Spinning up a new environment should feel like flipping a light switch, not rebuilding a power plant. Yet too many developers burn hours wrestling with instance permissions, SSH keys, and mismatched dependencies across AWS, Linux, and GitHub Codespaces. The goal is clear: consistent, secure, instant access to code in motion. The reality, not so much.
AWS gives you flexible infrastructure and deep IAM controls. Linux provides the predictable, stable runtime every developer trusts. GitHub Codespaces adds ephemeral environments that mirror real production setups within seconds. When these tools align, onboarding a new engineer takes minutes instead of mornings. Misaligned, they create a maze of credential errors and broken pipelines.
The magic lies in how identity and environment converge. With AWS Linux GitHub Codespaces, the workflow starts by mapping GitHub’s OIDC identities into AWS IAM roles. That means GitHub can request temporary credentials for an AWS account without sharing long-lived secrets. The Linux base image then loads the exact packages and runtime versions your application needs, ready to deploy or test. Every developer runs the same stack, from the same commit, with the same permissions logic.

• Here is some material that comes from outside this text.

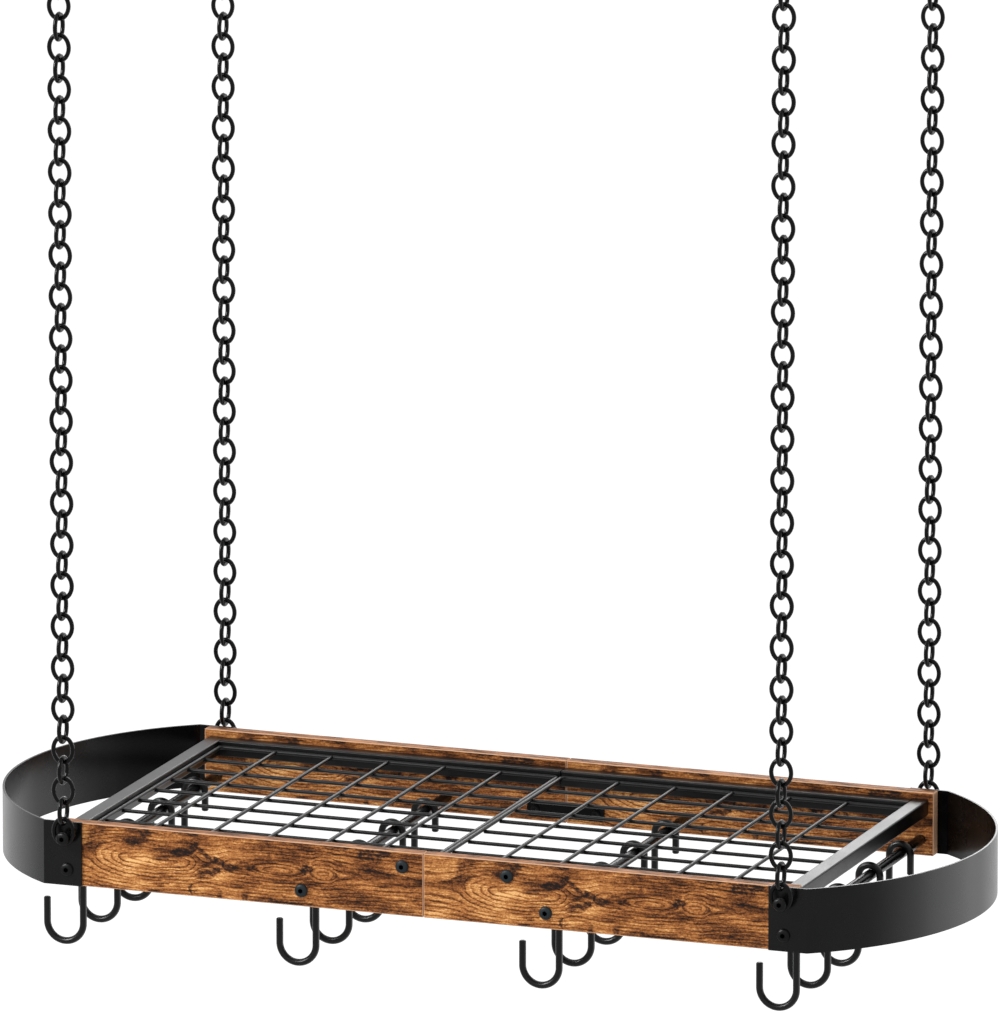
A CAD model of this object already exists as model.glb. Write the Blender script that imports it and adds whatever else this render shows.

A small twist improves security even more: using short-lived session tokens and automated role assumption instead of static .aws/credentials files. That change cuts secret exposure risk and satisfies compliance frameworks like SOC 2 and ISO 27001. The system enforces least privilege without forcing you to manually rotate keys every quarter.
Quick answer: How do I connect AWS to GitHub Codespaces securely?
Use GitHub’s OIDC trust relationship feature. It allows your Codespace to mint temporary AWS credentials through IAM roles, eliminating hardcoded keys and enabling auditable, ephemeral access controlled by repository policy.